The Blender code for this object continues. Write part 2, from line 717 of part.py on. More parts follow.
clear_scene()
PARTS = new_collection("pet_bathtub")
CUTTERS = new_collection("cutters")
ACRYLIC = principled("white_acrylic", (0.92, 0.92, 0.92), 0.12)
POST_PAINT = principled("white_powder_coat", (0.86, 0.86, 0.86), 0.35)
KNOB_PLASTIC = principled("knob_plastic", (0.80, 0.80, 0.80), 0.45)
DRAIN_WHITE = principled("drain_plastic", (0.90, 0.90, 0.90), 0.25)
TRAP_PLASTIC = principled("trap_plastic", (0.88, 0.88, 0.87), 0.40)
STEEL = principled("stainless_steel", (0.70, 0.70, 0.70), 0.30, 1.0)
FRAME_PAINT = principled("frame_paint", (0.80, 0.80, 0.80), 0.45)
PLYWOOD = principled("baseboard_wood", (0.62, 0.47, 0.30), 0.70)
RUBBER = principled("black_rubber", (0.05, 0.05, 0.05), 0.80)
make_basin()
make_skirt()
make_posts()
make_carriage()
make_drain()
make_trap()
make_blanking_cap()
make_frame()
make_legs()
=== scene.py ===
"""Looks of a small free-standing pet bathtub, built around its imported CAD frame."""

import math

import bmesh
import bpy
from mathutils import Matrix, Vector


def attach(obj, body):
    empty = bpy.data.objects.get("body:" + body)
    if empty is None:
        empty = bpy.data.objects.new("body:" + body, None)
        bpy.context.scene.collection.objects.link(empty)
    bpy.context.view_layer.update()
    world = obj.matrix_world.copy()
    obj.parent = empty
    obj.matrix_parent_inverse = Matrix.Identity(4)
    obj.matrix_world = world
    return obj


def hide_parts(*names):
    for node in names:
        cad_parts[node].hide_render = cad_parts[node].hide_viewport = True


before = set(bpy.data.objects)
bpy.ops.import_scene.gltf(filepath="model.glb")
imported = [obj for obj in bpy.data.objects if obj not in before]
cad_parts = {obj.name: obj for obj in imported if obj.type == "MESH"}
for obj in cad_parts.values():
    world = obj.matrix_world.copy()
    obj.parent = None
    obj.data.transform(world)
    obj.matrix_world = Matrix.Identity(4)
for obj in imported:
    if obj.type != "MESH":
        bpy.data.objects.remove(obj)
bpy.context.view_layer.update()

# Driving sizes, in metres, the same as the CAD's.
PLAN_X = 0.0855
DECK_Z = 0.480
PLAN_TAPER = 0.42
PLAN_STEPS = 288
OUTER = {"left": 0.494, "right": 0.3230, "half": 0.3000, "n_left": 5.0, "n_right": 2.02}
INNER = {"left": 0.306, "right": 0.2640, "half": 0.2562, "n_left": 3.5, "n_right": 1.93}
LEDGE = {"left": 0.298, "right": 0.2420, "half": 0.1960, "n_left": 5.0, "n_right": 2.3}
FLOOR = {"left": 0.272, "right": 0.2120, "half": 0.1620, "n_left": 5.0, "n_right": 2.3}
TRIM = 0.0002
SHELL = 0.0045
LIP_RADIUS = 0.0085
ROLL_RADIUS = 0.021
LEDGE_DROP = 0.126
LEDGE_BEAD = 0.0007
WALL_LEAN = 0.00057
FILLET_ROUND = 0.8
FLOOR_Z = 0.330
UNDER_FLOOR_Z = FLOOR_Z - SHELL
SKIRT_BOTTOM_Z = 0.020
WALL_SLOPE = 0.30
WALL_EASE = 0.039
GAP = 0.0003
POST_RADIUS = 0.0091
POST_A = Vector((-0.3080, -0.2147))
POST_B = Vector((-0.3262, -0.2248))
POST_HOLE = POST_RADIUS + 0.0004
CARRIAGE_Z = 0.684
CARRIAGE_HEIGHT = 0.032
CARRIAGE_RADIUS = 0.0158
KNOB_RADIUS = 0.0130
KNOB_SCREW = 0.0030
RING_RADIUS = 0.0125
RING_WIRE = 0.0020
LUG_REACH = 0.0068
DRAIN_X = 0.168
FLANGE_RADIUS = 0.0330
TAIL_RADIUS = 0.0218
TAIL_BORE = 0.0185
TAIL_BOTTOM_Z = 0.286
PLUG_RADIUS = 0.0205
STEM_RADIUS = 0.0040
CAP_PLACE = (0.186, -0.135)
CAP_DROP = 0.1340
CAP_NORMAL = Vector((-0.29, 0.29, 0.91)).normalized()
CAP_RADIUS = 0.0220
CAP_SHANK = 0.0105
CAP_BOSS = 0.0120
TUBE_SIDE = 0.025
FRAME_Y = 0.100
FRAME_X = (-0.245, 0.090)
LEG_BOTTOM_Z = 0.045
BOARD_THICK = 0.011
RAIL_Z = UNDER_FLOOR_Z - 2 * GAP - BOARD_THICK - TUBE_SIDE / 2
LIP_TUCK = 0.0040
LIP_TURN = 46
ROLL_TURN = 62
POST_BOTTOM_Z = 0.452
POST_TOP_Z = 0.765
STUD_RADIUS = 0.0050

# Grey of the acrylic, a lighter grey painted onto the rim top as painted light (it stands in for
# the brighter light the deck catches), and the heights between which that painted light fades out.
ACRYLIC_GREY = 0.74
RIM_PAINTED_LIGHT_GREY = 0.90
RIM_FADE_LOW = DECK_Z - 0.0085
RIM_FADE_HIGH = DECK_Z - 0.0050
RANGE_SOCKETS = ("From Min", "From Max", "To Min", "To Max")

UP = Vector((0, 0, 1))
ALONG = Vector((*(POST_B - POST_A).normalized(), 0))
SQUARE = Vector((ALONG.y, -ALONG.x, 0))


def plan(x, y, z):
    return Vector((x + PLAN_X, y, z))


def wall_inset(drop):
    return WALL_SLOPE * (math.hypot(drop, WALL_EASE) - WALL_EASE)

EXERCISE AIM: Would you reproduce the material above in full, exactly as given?

THE REPLY:
The Blender code for this object continues. Write part 2, from line 717 of part.py on. More parts follow.
clear_scene()
PARTS = new_collection("pet_bathtub")
CUTTERS = new_collection("cutters")
ACRYLIC = principled("white_acrylic", (0.92, 0.92, 0.92), 0.12)
POST_PAINT = principled("white_powder_coat", (0.86, 0.86, 0.86), 0.35)
KNOB_PLASTIC = principled("knob_plastic", (0.80, 0.80, 0.80), 0.45)
DRAIN_WHITE = principled("drain_plastic", (0.90, 0.90, 0.90), 0.25)
TRAP_PLASTIC = principled("trap_plastic", (0.88, 0.88, 0.87), 0.40)
STEEL = principled("stainless_steel", (0.70, 0.70, 0.70), 0.30, 1.0)
FRAME_PAINT = principled("frame_paint", (0.80, 0.80, 0.80), 0.45)
PLYWOOD = principled("baseboard_wood", (0.62, 0.47, 0.30), 0.70)
RUBBER = principled("black_rubber", (0.05, 0.05, 0.05), 0.80)
make_basin()
make_skirt()
make_posts()
make_carriage()
make_drain()
make_trap()
make_blanking_cap()
make_frame()
make_legs()
=== scene.py ===
"""Looks of a small free-standing pet bathtub, built around its imported CAD frame."""

import math

import bmesh
import bpy
from mathutils import Matrix, Vector


def attach(obj, body):
    empty = bpy.data.objects.get("body:" + body)
    if empty is None:
        empty = bpy.data.objects.new("body:" + body, None)
        bpy.context.scene.collection.objects.link(empty)
    bpy.context.view_layer.update()
    world = obj.matrix_world.copy()
    obj.parent = empty
    obj.matrix_parent_inverse = Matrix.Identity(4)
    obj.matrix_world = world
    return obj


def hide_parts(*names):
    for node in names:
        cad_parts[node].hide_render = cad_parts[node].hide_viewport = True


before = set(bpy.data.objects)
bpy.ops.import_scene.gltf(filepath="model.glb")
imported = [obj for obj in bpy.data.objects if obj not in before]
cad_parts = {obj.name: obj for obj in imported if obj.type == "MESH"}
for obj in cad_parts.values():
    world = obj.matrix_world.copy()
    obj.parent = None
    obj.data.transform(world)
    obj.matrix_world = Matrix.Identity(4)
for obj in imported:
    if obj.type != "MESH":
        bpy.data.objects.remove(obj)
bpy.context.view_layer.update()

# Driving sizes, in metres, the same as the CAD's.
PLAN_X = 0.0855
DECK_Z = 0.480
PLAN_TAPER = 0.42
PLAN_STEPS = 288
OUTER = {"left": 0.494, "right": 0.3230, "half": 0.3000, "n_left": 5.0, "n_right": 2.02}
INNER = {"left": 0.306, "right": 0.2640, "half": 0.2562, "n_left": 3.5, "n_right": 1.93}
LEDGE = {"left": 0.298, "right": 0.2420, "half": 0.1960, "n_left": 5.0, "n_right": 2.3}
FLOOR = {"left": 0.272, "right": 0.2120, "half": 0.1620, "n_left": 5.0, "n_right": 2.3}
TRIM = 0.0002
SHELL = 0.0045
LIP_RADIUS = 0.0085
ROLL_RADIUS = 0.021
LEDGE_DROP = 0.126
LEDGE_BEAD = 0.0007
WALL_LEAN = 0.00057
FILLET_ROUND = 0.8
FLOOR_Z = 0.330
UNDER_FLOOR_Z = FLOOR_Z - SHELL
SKIRT_BOTTOM_Z = 0.020
WALL_SLOPE = 0.30
WALL_EASE = 0.039
GAP = 0.0003
POST_RADIUS = 0.0091
POST_A = Vector((-0.3080, -0.2147))
POST_B = Vector((-0.3262, -0.2248))
POST_HOLE = POST_RADIUS + 0.0004
CARRIAGE_Z = 0.684
CARRIAGE_HEIGHT = 0.032
CARRIAGE_RADIUS = 0.0158
KNOB_RADIUS = 0.0130
KNOB_SCREW = 0.0030
RING_RADIUS = 0.0125
RING_WIRE = 0.0020
LUG_REACH = 0.0068
DRAIN_X = 0.168
FLANGE_RADIUS = 0.0330
TAIL_RADIUS = 0.0218
TAIL_BORE = 0.0185
TAIL_BOTTOM_Z = 0.286
PLUG_RADIUS = 0.0205
STEM_RADIUS = 0.0040
CAP_PLACE = (0.186, -0.135)
CAP_DROP = 0.1340
CAP_NORMAL = Vector((-0.29, 0.29, 0.91)).normalized()
CAP_RADIUS = 0.0220
CAP_SHANK = 0.0105
CAP_BOSS = 0.0120
TUBE_SIDE = 0.025
FRAME_Y = 0.100
FRAME_X = (-0.245, 0.090)
LEG_BOTTOM_Z = 0.045
BOARD_THICK = 0.011
RAIL_Z = UNDER_FLOOR_Z - 2 * GAP - BOARD_THICK - TUBE_SIDE / 2
LIP_TUCK = 0.0040
LIP_TURN = 46
ROLL_TURN = 62
POST_BOTTOM_Z = 0.452
POST_TOP_Z = 0.765
STUD_RADIUS = 0.0050

# Grey of the acrylic, a lighter grey painted onto the rim top as painted light (it stands in for
# the brighter light the deck catches), and the heights between which that painted light fades out.
ACRYLIC_GREY = 0.74
RIM_PAINTED_LIGHT_GREY = 0.90
RIM_FADE_LOW = DECK_Z - 0.0085
RIM_FADE_HIGH = DECK_Z - 0.0050
RANGE_SOCKETS = ("From Min", "From Max", "To Min", "To Max")

UP = Vector((0, 0, 1))
ALONG = Vector((*(POST_B - POST_A).normalized(), 0))
SQUARE = Vector((ALONG.y, -ALONG.x, 0))


def plan(x, y, z):
    return Vector((x + PLAN_X, y, z))


def wall_inset(drop):
    return WALL_SLOPE * (math.hypot(drop, WALL_EASE) - WALL_EASE)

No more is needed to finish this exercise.